Supplied information:
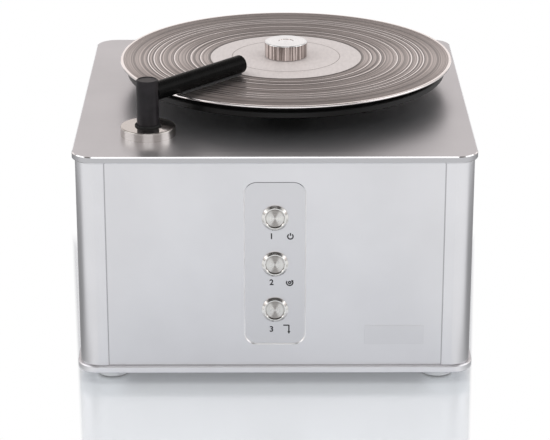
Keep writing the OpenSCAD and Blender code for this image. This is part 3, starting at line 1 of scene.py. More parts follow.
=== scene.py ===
# A record cleaning machine: an aluminium case with a platter, a record under its clamp and a
# hollow suction arm. The sections follow the machine as it is put together, from the floor up.
import math

import bmesh
import bpy
from mathutils import Matrix, Vector, noise


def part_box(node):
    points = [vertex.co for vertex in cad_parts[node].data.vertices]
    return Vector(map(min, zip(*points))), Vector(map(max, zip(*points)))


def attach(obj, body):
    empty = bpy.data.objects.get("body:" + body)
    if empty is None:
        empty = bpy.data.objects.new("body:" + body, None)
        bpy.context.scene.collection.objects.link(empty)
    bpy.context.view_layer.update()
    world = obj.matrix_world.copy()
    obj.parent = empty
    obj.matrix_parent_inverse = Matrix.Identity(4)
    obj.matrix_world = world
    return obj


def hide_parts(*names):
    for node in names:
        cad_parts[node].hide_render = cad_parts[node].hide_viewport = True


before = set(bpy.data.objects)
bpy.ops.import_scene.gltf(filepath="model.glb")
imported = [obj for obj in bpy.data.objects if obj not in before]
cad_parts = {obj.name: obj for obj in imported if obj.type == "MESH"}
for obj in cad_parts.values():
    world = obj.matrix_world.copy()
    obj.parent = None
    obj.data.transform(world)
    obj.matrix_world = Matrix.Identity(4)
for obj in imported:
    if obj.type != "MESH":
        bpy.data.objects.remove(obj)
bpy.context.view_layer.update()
mm = 0.001


# Camera. A long lens two metres in front of the machine and a little above it, without shift,
# at the angle of the catalogue photograph.
camera = bpy.data.objects.new("camera", bpy.data.cameras.new("camera"))
camera.data.lens = 149.96
camera.data.sensor_width = 36
camera.location = (-0.0078, -1.9998, 0.829)
camera.rotation_euler = (math.radians(69.451), 0, math.radians(-0.246))
bpy.context.scene.collection.objects.link(camera)
bpy.context.scene.camera = camera
bpy.context.scene.view_settings.view_transform = "Standard"


# Studio. A table of pale glossy acrylic that runs out into white, a large soft box at each side,
# a wide one in front above the camera and a narrow one overhead. The white room is brightest a
# little above the table, dark overhead, and darker high up in front.
def add_node(tree, kind, values=(), **settings):
    """Adds a shader node, and fills its inputs with plain values or with other nodes' outputs."""
    made = tree.nodes.new("ShaderNode" + kind)
    for name, value in settings.items():
        setattr(made, name, value)
    for socket, value in dict(values).items():
        if isinstance(value, bpy.types.NodeSocket):
            tree.links.new(value, made.inputs[socket])
        else:
            made.inputs[socket].default_value = value
    return made


def arithmetic(tree, operation, first, second=0.0, third=0.0):
    return add_node(tree, "Math", {0: first, 1: second, 2: third}, operation=operation).outputs[0]


def product(tree, first, *others):
    for other in others:
        first = arithmetic(tree, "MULTIPLY", first, other)
    return first


def highest(tree, first, *others):
    for other in others:
        first = arithmetic(tree, "MAXIMUM", first, other)
    return first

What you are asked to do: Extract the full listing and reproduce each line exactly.

Response for this exercise:
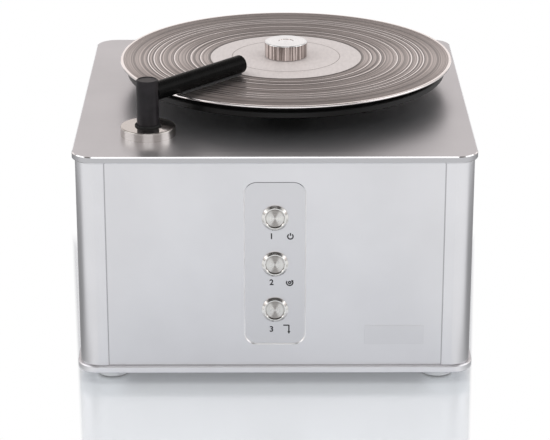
Keep writing the OpenSCAD and Blender code for this image. This is part 3, starting at line 1 of scene.py. More parts follow.
=== scene.py ===
# A record cleaning machine: an aluminium case with a platter, a record under its clamp and a
# hollow suction arm. The sections follow the machine as it is put together, from the floor up.
import math

import bmesh
import bpy
from mathutils import Matrix, Vector, noise


def part_box(node):
    points = [vertex.co for vertex in cad_parts[node].data.vertices]
    return Vector(map(min, zip(*points))), Vector(map(max, zip(*points)))


def attach(obj, body):
    empty = bpy.data.objects.get("body:" + body)
    if empty is None:
        empty = bpy.data.objects.new("body:" + body, None)
        bpy.context.scene.collection.objects.link(empty)
    bpy.context.view_layer.update()
    world = obj.matrix_world.copy()
    obj.parent = empty
    obj.matrix_parent_inverse = Matrix.Identity(4)
    obj.matrix_world = world
    return obj


def hide_parts(*names):
    for node in names:
        cad_parts[node].hide_render = cad_parts[node].hide_viewport = True


before = set(bpy.data.objects)
bpy.ops.import_scene.gltf(filepath="model.glb")
imported = [obj for obj in bpy.data.objects if obj not in before]
cad_parts = {obj.name: obj for obj in imported if obj.type == "MESH"}
for obj in cad_parts.values():
    world = obj.matrix_world.copy()
    obj.parent = None
    obj.data.transform(world)
    obj.matrix_world = Matrix.Identity(4)
for obj in imported:
    if obj.type != "MESH":
        bpy.data.objects.remove(obj)
bpy.context.view_layer.update()
mm = 0.001


# Camera. A long lens two metres in front of the machine and a little above it, without shift,
# at the angle of the catalogue photograph.
camera = bpy.data.objects.new("camera", bpy.data.cameras.new("camera"))
camera.data.lens = 149.96
camera.data.sensor_width = 36
camera.location = (-0.0078, -1.9998, 0.829)
camera.rotation_euler = (math.radians(69.451), 0, math.radians(-0.246))
bpy.context.scene.collection.objects.link(camera)
bpy.context.scene.camera = camera
bpy.context.scene.view_settings.view_transform = "Standard"


# Studio. A table of pale glossy acrylic that runs out into white, a large soft box at each side,
# a wide one in front above the camera and a narrow one overhead. The white room is brightest a
# little above the table, dark overhead, and darker high up in front.
def add_node(tree, kind, values=(), **settings):
    """Adds a shader node, and fills its inputs with plain values or with other nodes' outputs."""
    made = tree.nodes.new("ShaderNode" + kind)
    for name, value in settings.items():
        setattr(made, name, value)
    for socket, value in dict(values).items():
        if isinstance(value, bpy.types.NodeSocket):
            tree.links.new(value, made.inputs[socket])
        else:
            made.inputs[socket].default_value = value
    return made


def arithmetic(tree, operation, first, second=0.0, third=0.0):
    return add_node(tree, "Math", {0: first, 1: second, 2: third}, operation=operation).outputs[0]


def product(tree, first, *others):
    for other in others:
        first = arithmetic(tree, "MULTIPLY", first, other)
    return first


def highest(tree, first, *others):
    for other in others:
        first = arithmetic(tree, "MAXIMUM", first, other)
    return first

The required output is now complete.